Rethinking the database with drop-in replacements

We are observing a new era in database technology space, drop-in replacements with order of magnitude improvement in performance over their counterparts. First Amazon Aurora and now Scylla DB. Although the concept of drop-in replacements is not something new but most recently these substitutes started pushing the performance boundaries using completely overhauled architecture. Apart from feature parity, the focus for drop-in replacements is shifted towards lowering operational and infrastructure costs with the ability to scale and heal.

Amazon Aurora

As discussed before on this blog, Amazon Aurora is the fully compatible substitute for MySQL 5.6 with 5x increase in throughput performance over stock MySQL 5.6 on the similar hardware. In addition, Amazon Aurora reduces latency often down to single digit milliseconds. Aurora's fault-tolerance and self-healing mechanics can be considered as best in class. Before Amazon Aurora, MySQL had at least two popular enhanced drop-in substitutes - MariaDB and Percona. But as eloborated here Amazon Aurora is a game changer.

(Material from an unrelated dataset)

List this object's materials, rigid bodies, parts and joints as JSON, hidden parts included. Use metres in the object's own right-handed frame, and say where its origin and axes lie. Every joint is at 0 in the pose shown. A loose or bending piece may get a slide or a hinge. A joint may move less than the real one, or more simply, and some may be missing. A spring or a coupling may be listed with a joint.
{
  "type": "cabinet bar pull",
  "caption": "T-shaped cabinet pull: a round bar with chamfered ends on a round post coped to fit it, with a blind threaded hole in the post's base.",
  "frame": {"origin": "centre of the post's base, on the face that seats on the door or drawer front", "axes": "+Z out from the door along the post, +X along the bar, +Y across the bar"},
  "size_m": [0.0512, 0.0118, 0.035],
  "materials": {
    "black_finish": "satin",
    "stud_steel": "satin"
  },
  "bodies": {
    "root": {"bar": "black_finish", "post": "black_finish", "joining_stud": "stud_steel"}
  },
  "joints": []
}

Amazon Aurora Architecture. Credits AWS

Scylla drop-in replacement for Cassandra

Scylla which claims to be the world’s fastest column-store database is a drop-in replacement for popular NoSQL database technology Apache Cassandra 2.1.9. Scylla supports Cassandra data format (SSTable), configuration, and all relevant external interfaces. Key Cassandra tools (CQLSh, cassandra-stress, nodetool) are either fully or partially compatible. Scylla supports the majority of CQL keyspace, and table operations, but currently it lacks support for ALTER TABLE , DROP TABLE, TRUNCATE and pagination. Similarly, support for the multiple data centers, which is a key Cassandra feature, is a work in progress.

Scylla as drop-in replacement solution for Cassandra. Credits

Scylla architecture

Scylla architecture is based on a shared-nothing approach at individual core level which means Scylla avoids the core locking, and latency due coordination across cores. To achieve the extreme performance on multicore hardware, Scylla uses the Seastar framework. Basically, Scylla runs multiple engines, one per core, each with its own memory, CPU, and multi-queue NIC which allows to squeeze the most out of the hardware. For those who are unfamiliar with Seastar, it is an advanced, open-source C++ framework for high-performance server applications on modern hardware.

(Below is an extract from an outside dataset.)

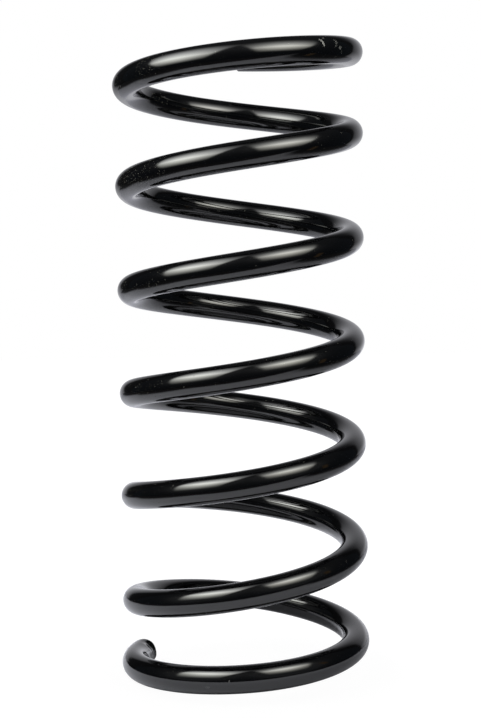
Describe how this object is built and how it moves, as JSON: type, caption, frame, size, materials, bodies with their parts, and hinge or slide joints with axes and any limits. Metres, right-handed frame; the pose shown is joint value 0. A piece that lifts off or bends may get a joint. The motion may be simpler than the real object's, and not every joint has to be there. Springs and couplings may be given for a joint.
{
  "type": "suspension spring",
  "caption": "Cylindrical coil spring for a vehicle's suspension: a heavy round bar wound into an open right-hand helix with flatter end coils, in gloss black.",
  "frame": {"origin": "on the axis of the coil, level with the lowest point of the lower end coil", "axes": "+Z along the axis of the coil towards the upper end coil; +X to the right and -Y towards the viewer, with the lower cut end at 159.5 degrees from +X and the upper cut end at 90 degrees"},
  "size_m": [0.1486, 0.1476, 0.3818],
  "materials": {
    "black_coating": "gloss"
  },
  "bodies": {
    "root": {"coil_spring": "black_coating"}
  },
  "joints": []
}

The Seastar model, shared-nothing cores and lockless inter-core communication. Credits

Scylla benchmarks

The following benchmark compares Cassandra and Scylla throughput on a single server. Benchmark suggests Scylla can achieve up to 1 million transactions/second per server. In addition, Scylla’s measured consistent latency under 1ms (99th percentile) significantly lower than Cassandra’s, while providing significantly higher throughput.

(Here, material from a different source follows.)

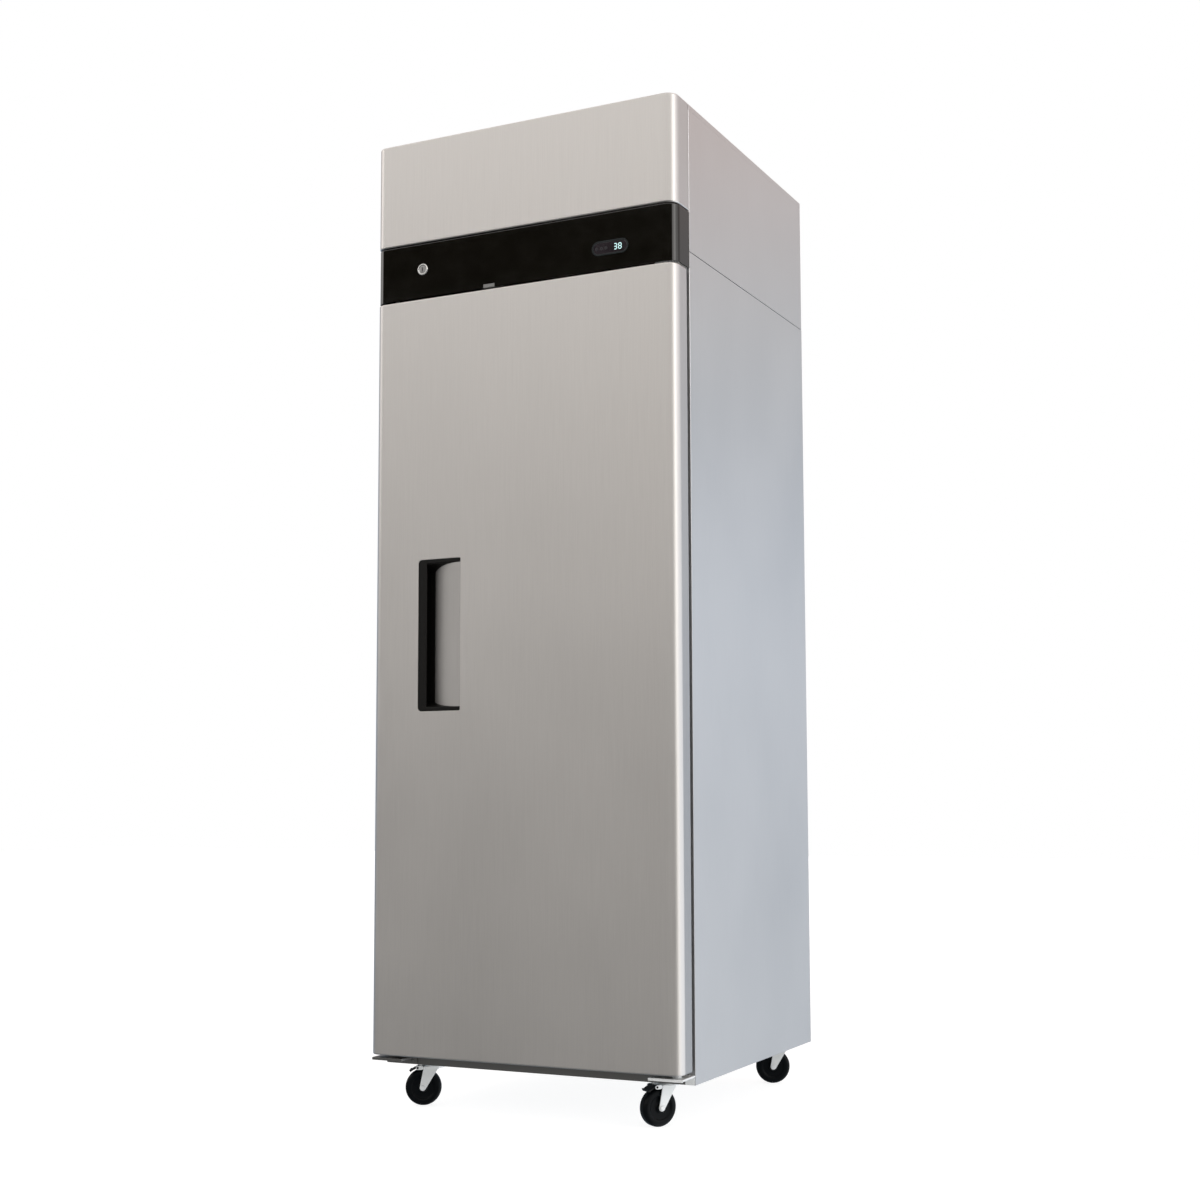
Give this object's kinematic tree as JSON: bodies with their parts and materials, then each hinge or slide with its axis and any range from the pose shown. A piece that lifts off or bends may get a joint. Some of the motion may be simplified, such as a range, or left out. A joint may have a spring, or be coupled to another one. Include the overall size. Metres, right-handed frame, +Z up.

Throughput of Scylla and Cassandra on a single multi-core server. Average throughput. Results were rounded with the accuracy of 10K. Credits

Closing thoughts

These innovations are not just driving the performance to next level but also cutting the total cost to achieve the required throughput and latency. You pay much less towards the infrastructure cost despite the order of magnitude improvement in performance and latency.